A partir d’une lecture de l’œuvre de Benjamin pour qui l’image est dialectique au sens où elle est ce en quoi l’Autrefois rencontre le Maintenant dans un éclair pour former une constellation, l’auteure introduit sa réflexion sur le rapport de cette « image-temps » à la mort « car l’image est contact avec la mort en ce sens qu’elle porte les traits du mort mais se détache du corps. Elle en conserve l’intensité en tant que passage et transformation ». 
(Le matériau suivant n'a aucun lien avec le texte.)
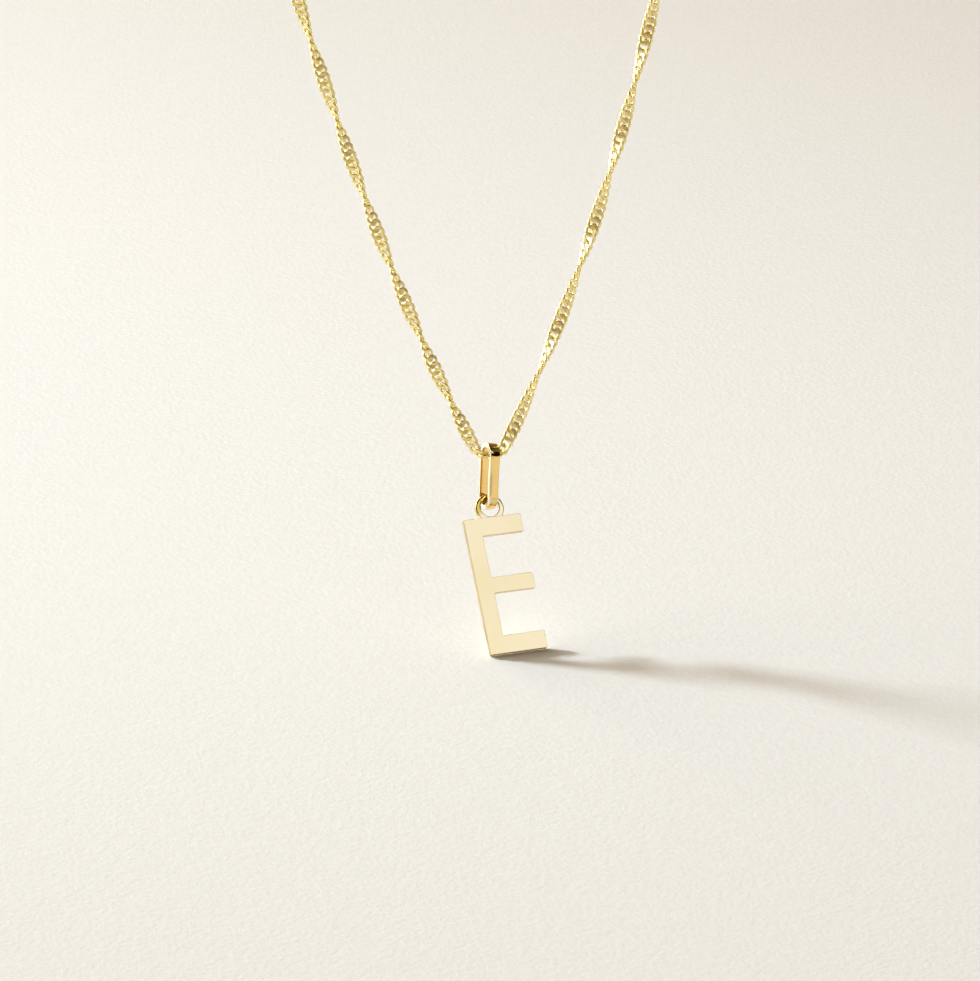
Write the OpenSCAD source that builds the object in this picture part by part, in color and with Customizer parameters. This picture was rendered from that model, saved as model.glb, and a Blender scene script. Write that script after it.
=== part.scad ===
// Gold necklace with a flat initial E on an elongated ribbon bail.
// The origin is at the nape, under the clasp. +Z is up and -Y is the front.

/* [Necklace] */
// length of the chain with its clasp, once round
necklace_length = 450; // [400:5:500]
// round envelope of the twisted links
chain_d = 0.8; // [0.7:0.02:0.84]
// lean of the loop's plane, top to the back
chain_lean = 17; // [0:1:25]
// slope of each arm at the pendant, from level
arm_slope = 62; // [50:1:70]
// pull along the arms over the weight of a millimetre of chain
arm_tension = 22.2; // [18:0.2:30]
// radius of the bend inside the bail
bend_r = 1.5; // [1.4:0.1:2]
// drift of the arms to the right, for each millimetre of height
arm_drift = 0.055; // [0:0.005:0.06]

/* [Letter] */
// height of the letter without its ring
letter_h = 12; // [9:0.5:16]
// width of the letter
letter_w = 5.15; // [4:0.05:8]
// width of the stem
stem_w = 1.45; // [1:0.05:2]
// height of the top bar
top_bar = 1.6; // [1:0.05:2]
// height of the middle bar
middle_bar = 1.4; // [1:0.05:2]
// height of the bottom bar
bottom_bar = 1.55; // [1:0.05:2]
// underside of the middle bar above the letter's foot
middle_rise = 5.32; // [4.6:0.02:5.6]
// thickness of the sheet
sheet_t = 0.45; // [0.3:0.05:0.5]
// bore of the ring on top
ring_bore = 1.55; // [1.45:0.05:1.8]
// wall of that ring
ring_wall = 0.5; // [0.35:0.05:0.5]
// centre of the ring above the letter's top edge
ring_rise = 0.81; // [0.7:0.01:1.1]
// lean of the letter, top to the back
letter_lean = 38; // [0:1:45]
// turn of the letter about the vertical
letter_turn = 7.5; // [0:0.5:10]

/* [Bail] */
// outer length of the bail
bail_l = 5.76; // [5:0.02:8]
// outer depth of the bail, front to back
bail_depth = 2.3; // [2.2:0.05:3]
// width of the ribbon
ribbon_w = 0.95; // [0.7:0.05:1]
// thickness of the ribbon
ribbon_t = 0.4; // [0.25:0.05:0.4]
// turn of the bail on the chain
bail_turn = 16; // [0:1:18]
// sideways tilt of the bail in the loop's plane
bail_tilt = 6; // [0:1:8]

/* [Clasp] */
// outer diameter of the clasp
clasp_d = 5.4; // [4.5:0.1:7]
// wire of the clasp
clasp_wire = 0.9; // [0.7:0.05:1.1]
// outer diameter of the clasp's eye
eye_d = 1.8; // [1.6:0.1:2.4]
// outer diameter of the end ring
end_ring_d = 3.2; // [2.8:0.1:4]
// wire of the eye and of the end ring
ring_wire = 0.5; // [0.4:0.05:0.55]

/* [Clearances] */
// play between the letter's ring and the bail's bend
ring_seat = 0.3; // [0.25:0.01:0.36]
// sideways slip of the letter's ring on the ribbon, to the left
ring_slip = 0.14; // [0:0.02:0.16]
// gap between the chain's ends, the rings and the clasp
end_gap = 0.1; // [0.05:0.05:0.2]

/* [Hidden] */
$fn = 64;
chain_sides = 8;

// Arms of the loop: an arc inside the bail, a hanging curve with the pendant's
// pull at its foot, and an arc over the top that makes up the length.
load_run = arm_tension * tan(arm_slope);
function grow(q) = sqrt(pow(arm_tension, 2) + pow(q + load_run, 2));
function rise(q) = grow(q) - grow(0);
function spread(q) = arm_tension * ln((q + load_run + grow(q)) / (load_run + grow(0)));
function tip(q) = atan(arm_tension / (q + load_run));
bend_x = bend_r * sin(arm_slope);
bend_s = bend_r * (1 - cos(arm_slope));
bend_run = bend_r * arm_slope * PI / 180;
function top_r(q) = (bend_x + spread(q)) / cos(tip(q));
function top_run(q) = top_r(q) * (90 + tip(q)) * PI / 180;
function settle(q, n) = n == 0 ? q : settle(necklace_length / 2 - bend_run - top_run(q), n - 1);
arm_run = settle(necklace_length / 3, 12);
nape_r = top_r(arm_run);
nape_s = bend_s + rise(arm_run) + nape_r * sin(tip(arm_run));
loop_h = nape_s + nape_r;

// Clasp and end ring along the top, from left to right.
clasp_r = clasp_d / 2;
clasp_mid_r = clasp_r - clasp_wire / 2;
eye_mid_r = (eye_d - ring_wire) / 2;
end_mid_r = (end_ring_d - ring_wire) / 2;
eye_x = -clasp_r - eye_mid_r + ring_wire / 2;
end_x = clasp_mid_r + end_mid_r - clasp_wire / 2 - ring_wire / 2 - end_gap;
chain_left_x = eye_x - eye_d / 2 - end_gap;
chain_right_x = end_x + end_ring_d / 2 + end_gap;
clasp_x = -(chain_left_x + chain_right_x) / 2;
chain_end_x = (chain_right_x - chain_left_x) / 2;

// Places of the two hinges. The arch of the bail is round the chain's lowest
// point, and the letter's ring turns in the bend at the bail's foot.
drop = loop_h - clasp_r;
bail_reach = bail_l - bail_depth;
function about_x(a, p) = [p[0], p[1] * cos(a) - p[2] * sin(a), p[1] * sin(a) + p[2] * cos(a)];
function about_y(a, p) = [p[0] * cos(a) + p[2] * sin(a), p[1], p[2] * cos(a) - p[0] * sin(a)];
function about_z(a, p) = [p[0] * cos(a) - p[1] * sin(a), p[0] * sin(a) + p[1] * cos(a), p[2]];
foot_of_bail = about_z(bail_turn, about_y(bail_tilt, [0, 0, -bail_reach])) - [0, 0, drop];
letter_hinge = about_x(-chain_lean, foot_of_bail);

// Route of the chain in the loop's plane: stations are [x, height, direction],
// the height from the chain's lowest point and the direction from level.
bend_steps = 4;
arm_steps = 22;
nape_steps = 10;
last_turn = 90 - asin(chain_end_x / nape_r);
function bend_at(a) = [bend_r * sin(a), bend_r * (1 - cos(a)), a];
function arm_at(q) = [bend_x + spread(q), bend_s + rise(q), 90 - tip(q)];
function nape_at(a) = [nape_r * cos(a), nape_s + nape_r * sin(a), 90 + a];
right_arm = concat(
    [for (i = [1 : bend_steps]) bend_at(arm_slope * i / bend_steps)],
    [for (i = [1 : arm_steps]) arm_at(arm_run * pow(i / arm_steps, 1.5))],
    [for (i = [1 : nape_steps]) nape_at((last_turn + tip(arm_run)) * i / nape_steps - tip(arm_run))]
);
arm_count = len(right_arm);
left_arm = [for (i = [arm_count - 1 : -1 : 0]) [-right_arm[i][0], right_arm[i][1], -right_arm[i][2]]];
route = concat(left_arm, [bend_at(0)], right_arm);
function drift(s) = arm_drift * s * pow(1 - s / loop_h, 2);

module ring(mid_r, wire) {
    rotate_extrude() translate([mid_r, 0]) circle(d = wire);
}

// Sweeps a polygon along the route. Each section stands across its station.
module chain() {
    points = [for (p = route) for (k = [0 : chain_sides - 1])
        let (a = 360 * (k + 0.5) / chain_sides, out = chain_d / 2 * cos(a))
        [p[0] + drift(p[1]) - out * sin(p[2]), chain_d / 2 * sin(a), p[1] + out * cos(p[2])]];
    last = len(route) - 1;
    walls = [for (i = [0 : last - 1]) for (k = [0 : chain_sides - 1])
        let (a = i * chain_sides + k, b = i * chain_sides + (k + 1) % chain_sides)
        [a, b, b + chain_sides, a + chain_sides]];
    first_cap = [for (k = [chain_sides - 1 : -1 : 0]) k];
    last_cap = [for (k = [0 : chain_sides - 1]) last * chain_sides + k];
    color("#c9a83c") rotate([-chain_lean, 0, 0]) translate([0, 0, -drop])
        polyhedron(points, concat([first_cap, last_cap], walls));
}

module ribbon_outline(inset) {
    r = bail_depth / 2 - inset;
    circle(r = r);
    translate([0, -bail_reach]) circle(r = r);
    translate([-r, -bail_reach]) square([2 * r, bail_reach]);
}

module bail() {
    color("#d9a93a") rotate([-chain_lean, 0, 0]) translate([0, 0, -drop])
        rotate([0, 0, bail_turn]) rotate([0, bail_tilt, 0])
            rotate([90, 0, 90]) linear_extrude(height = ribbon_w, center = true)
                difference() {
                    ribbon_outline(0);
                    ribbon_outline(ribbon_t);
                }
}

// Bars of the letter: [underside above the foot, height].
bars = [
    [0, bottom_bar],
    [middle_rise, middle_bar],
    [letter_h - top_bar, top_bar],
];

// Flat letter with the centre of its ring at the origin.
module letter_outline() {
    top = -ring_rise;
    left = -letter_w / 2;
    difference() {
        union() {
            translate([left, top - letter_h]) square([stem_w, letter_h]);
            for (bar = bars)
                translate([left, top - letter_h + bar[0]]) square([letter_w, bar[1]]);
            circle(d = ring_bore + 2 * ring_wall);
        }
        circle(d = ring_bore);
    }
}

module letter() {
    color("#f0dca8") translate(letter_hinge) rotate([-letter_lean, 0, letter_turn])
        translate([-ring_slip, 0, -ring_seat - ring_bore / 2])
            rotate([90, 0, 0]) linear_extrude(height = sheet_t, center = true) letter_outline();
}

module clasp() {
    color("#d4ab45") rotate([-chain_lean, 0, 0]) translate([clasp_x, 0, clasp_r]) rotate([90, 0, 0]) {
        ring(clasp_mid_r, clasp_wire);
        translate([eye_x, 0, 0]) ring(eye_mid_r, ring_wire);
    }
}

module end_ring() {
    color("#d4ab45") rotate([-chain_lean, 0, 0]) translate([clasp_x + end_x, 0, clasp_r])
        ring(end_mid_r, ring_wire);
}

chain();
bail();
letter();
clasp();
end_ring();
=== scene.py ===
import math

import bmesh
import bpy
import numpy as np
from mathutils import Matrix, Vector


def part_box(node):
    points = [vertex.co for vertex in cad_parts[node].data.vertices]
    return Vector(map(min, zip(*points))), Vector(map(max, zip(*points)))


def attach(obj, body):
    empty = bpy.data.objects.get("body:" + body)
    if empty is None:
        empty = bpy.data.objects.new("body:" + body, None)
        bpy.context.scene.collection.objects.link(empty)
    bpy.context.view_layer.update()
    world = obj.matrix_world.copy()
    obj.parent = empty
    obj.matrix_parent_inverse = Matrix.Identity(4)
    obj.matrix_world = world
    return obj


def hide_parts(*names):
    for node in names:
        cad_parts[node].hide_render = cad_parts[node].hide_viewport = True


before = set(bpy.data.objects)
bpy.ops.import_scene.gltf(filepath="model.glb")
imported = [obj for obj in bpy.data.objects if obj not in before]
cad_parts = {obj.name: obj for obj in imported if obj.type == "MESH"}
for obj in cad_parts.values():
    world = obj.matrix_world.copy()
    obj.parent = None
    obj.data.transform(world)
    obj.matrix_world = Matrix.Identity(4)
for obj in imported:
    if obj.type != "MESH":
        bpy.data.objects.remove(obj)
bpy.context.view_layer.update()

# Camera. A long lens at arm's length looks down on the pendant from the front
# and a little from its left. The chain's arms run out of the top of the frame.
mm = 0.001
aim = Vector((-0.21, -58.66, -190.97)) * mm
arms_length = 420
looks_down = math.radians(22.5)
from_left = math.radians(11)
to_viewer = Vector(
    (
        -math.cos(looks_down) * math.sin(from_left),
        -math.cos(looks_down) * math.cos(from_left),
        math.sin(looks_down),
    )
)
lens = bpy.data.cameras.new("camera")
lens.sensor_fit = "HORIZONTAL"
lens.sensor_width = 36
lens.lens = 180
camera = bpy.data.objects.new("camera", lens)
camera.location = aim + to_viewer * arms_length * mm
camera.rotation_mode = "QUATERNION"
camera.rotation_quaternion = to_viewer.to_track_quat("Z", "Y")
bpy.context.scene.collection.objects.link(camera)
bpy.context.scene.camera = camera

# Floor. A round sheet of warm white paper that the letter's foot rests on. It
# is part of the studio and not of the necklace.
floor_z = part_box("letter")[0][2]
paper_r = 0.35
rim_points = 96
paper_light = (0.891, 0.876, 0.85, 1)
paper_deep = (0.867, 0.851, 0.824, 1)
fibres_per_metre = 2200
clumps_per_metre = 900
fibre_height = 0.1 * mm


def in_scene(name, mesh):
    """Puts a mesh or a curve in the scene, as a piece at the origin."""
    piece = bpy.data.objects.new(name, mesh)
    bpy.context.scene.collection.objects.link(piece)
    return piece


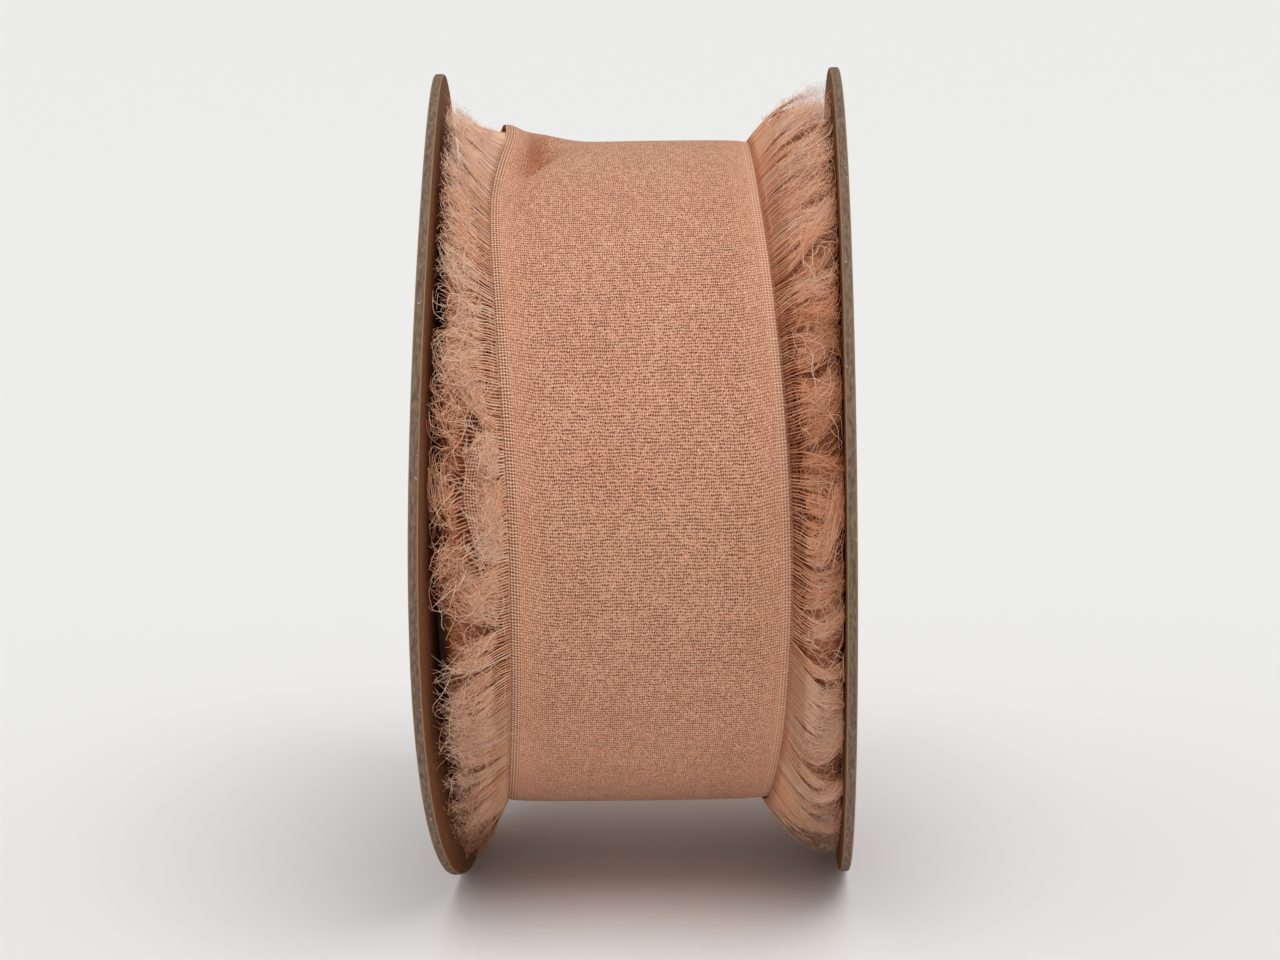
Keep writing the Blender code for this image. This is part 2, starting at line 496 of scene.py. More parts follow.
def chiffon_cloth():
    """The woven band's cloth. The mesh carries across_mm, edge_mm, along_mm and pocket_shade, the
    painted shade of the crease's pocket.
    """
    n = Nodes("chiffon_cloth")
    at = place_in_weave(n)
    ends = count_ends(n, at)
    picks = count_picks(n, at)
    holes = weave_holes(n, at, ends, picks)
    crown, luck = weave_crowns(n, at, ends, picks)
    # painted highlight on the crowns, stronger where an end lies on top
    light = n.sum("MULTIPLY", crown, n.sum("MULTIPLY_ADD", luck, LUCK, LUCK_LEAST))
    light = n.sum("MULTIPLY_ADD", n.waver(at["spot"], PATCH_SCALE), PATCHES, light)
    light = n.sum("MULTIPLY_ADD", at["ladder"], LADDER_LIGHT, light)
    cloth = n.blend(n.ease(light, *LIGHT_RANGE), CLOTH_SHADED, CLOTH_LIGHT)
    # painted shade: the crease's pocket is darker and redder
    cloth = n.blend(n.reading("pocket_shade"), cloth, POCKET_SHADE_COLOUR)
    # painted shade in the holes
    colour = n.blend(n.sum("MULTIPLY", holes, HOLE_SHADE_STRENGTH), cloth, HOLE_SHADE_COLOUR)
    height = n.sum("SUBTRACT", n.sum("MULTIPLY", crown, 0.6), holes)
    n.bump(height, WEAVE_RELIEF, 0.8)
    sheen = {"Sheen_Weight": 0.30, "Sheen_Roughness": 0.5, "Sheen_Tint": PEACH_SHEEN}
    return n.surface(colour, Roughness=0.65, Specular_IOR_Level=0.12, **sheen)


cloth_finish = chiffon_cloth()
print("cloth finish:", cloth_finish.name)

# %% [markdown]
# The frayed yarn is the same yarn without its weave. It is lighter where it splits into single
# filaments, and painted shade makes it darker and redder deep in the pile, where light would have
# passed many other yarns. So the mesh carries a tone at each point, from 0, deep in the pile in
# painted shade, to 1, at a pale outer tip.

# %% Frayed yarn
# the yarn's colour in painted shade, deep in the pile
YARN_SHADED = (0.420, 0.120, 0.045, 1.0)
YARN_BODY = (0.890, 0.435, 0.245, 1.0)
# pale outer tips, partly painted light
YARN_PALE = (0.930, 0.655, 0.475, 1.0)
MOTTLE_SCALE = 900.0
MOTTLE = 0.25
BODY_FROM = (0.0, 0.55)
PALE_FROM = (0.40, 1.0)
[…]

Cette intensité conservée par l’image de temps infantile, cet invisible qui hante l’image c’est la parole. Céline Masson s’attache à suivre les effets de cette force qui insiste au sein de l’image dialectique :
Dans le travail engagé dans la cure où le sujet se retrouve face à un autre qui s’offre comme surface spéculaire d’un vu et d’un entendu et où des formes de temps s’inscrivent et se renouvellent au fil des séances dans l’espace de parole comme autant de variations traduisant des états psychiques nuancés. Ce processus est décisif pour la reconduction d’une temporalité psychique dans le transfert car il permet l’émergence de métaphores, de figures de temps pour reconstruire des lieux du corps.
Dans le rêve adressé à l’analyste où la réception de la vision d’images psychiques et de formes anachroniques opère comme révélateur d’une mémoire visuelle. Dans ce travail incessant de liaison, au sein du rêve  et du transfert, du désir à la pulsion par le jeu des figures,  s’élabore progressivement l’événement traumatique.
Ainsi la cure peut devenir un appareil, à relever les images à rêver-créer dans le temps, générateur de configuration nouvelles.
Cette intensité générée par une rencontre éclatante et fulgurante, entre un maintenant et un autrefois au sein de l’image, anime également le geste créateur qui délivre la figure d’un mouvement psychique issue de la rencontre entre le psychisme et le monde ambiant. Céline Masson par sa double expérience d’artiste et d’analyste insiste sur la nécessité de faire œuvre chez l’artiste pour donner formes et témoigner de son rapport à la réalité. Car dans ce contact avec la réalité, le créateur s’engage dans un « corps à corps » avec le monde des objets qui l’entourent et touche du doigt l’image vue en agissant plastiquement. Ce passage, entre l’intérieur et l’acte, créateur de formes, convoque la pulsion scopique car voir c’est se mettre en contact avec la chose perdue et en cela voir est un acte temporel. De cette expérience visuelle intérieure dépend l’expérience plastique laquelle consiste à transformer une forme intérieure en une « unité» nouvelle. Ainsi l’œuvre se construit « contre le vide » pour Artaud, dans ce moment « terrible » pour Van Gogh où il « perd connaissance de tout » et pour Giacometti quand «  je ne sais plus qui je suis, où je suis, je ne me vois plus »  car c’est dans l’absence que les images remontent à la vue du sujet dans le temps où le sujet a une absence.
L’écriture, celle de Proust notamment, est porteuse de l’intensité d’un temps pur, un temps qui introduit l’écrivain dans l’espace imaginaire des métamorphoses. Ainsi dans l’écriture du Temps perdu, le souvenir se transmue en une « réalité sentie » qui est un présent pur, celui de la sensation.
Faire œuvre écrit Céline Masson c’est créer du temps. Par la création, le sujet crée une temporalité qui lui est propre, à partir d’un passé qui manque, d’images-traces sans lieu auxquelles le geste créateur donne lieu.
 Cette image-traces ; image de mémoire, image de temps psychique, est une image figurale car la figure est la trace sensible d’un désir porté par le langage. Proche de cette « force plastique inconsciente » dont parle Nietzsche, ce « vouloir interne » pousse à faire œuvre c’est-à-dire à créer du temps à partir de cette « agitation figée » d’où naissent de nouvelles images recomposables à l’infini.
L’essai que nous propose Céline Masson est habité par cette force d’éternelle création qui ouvre des voies de réflexion au lecteur comme autant de possibilités de penser l’image temps dans sa pratique d’analyste ou/et  de créateur. Un très beau livre à découvrir et à conseiller à tous ceux qui aiment les images….et le temps retrouvé.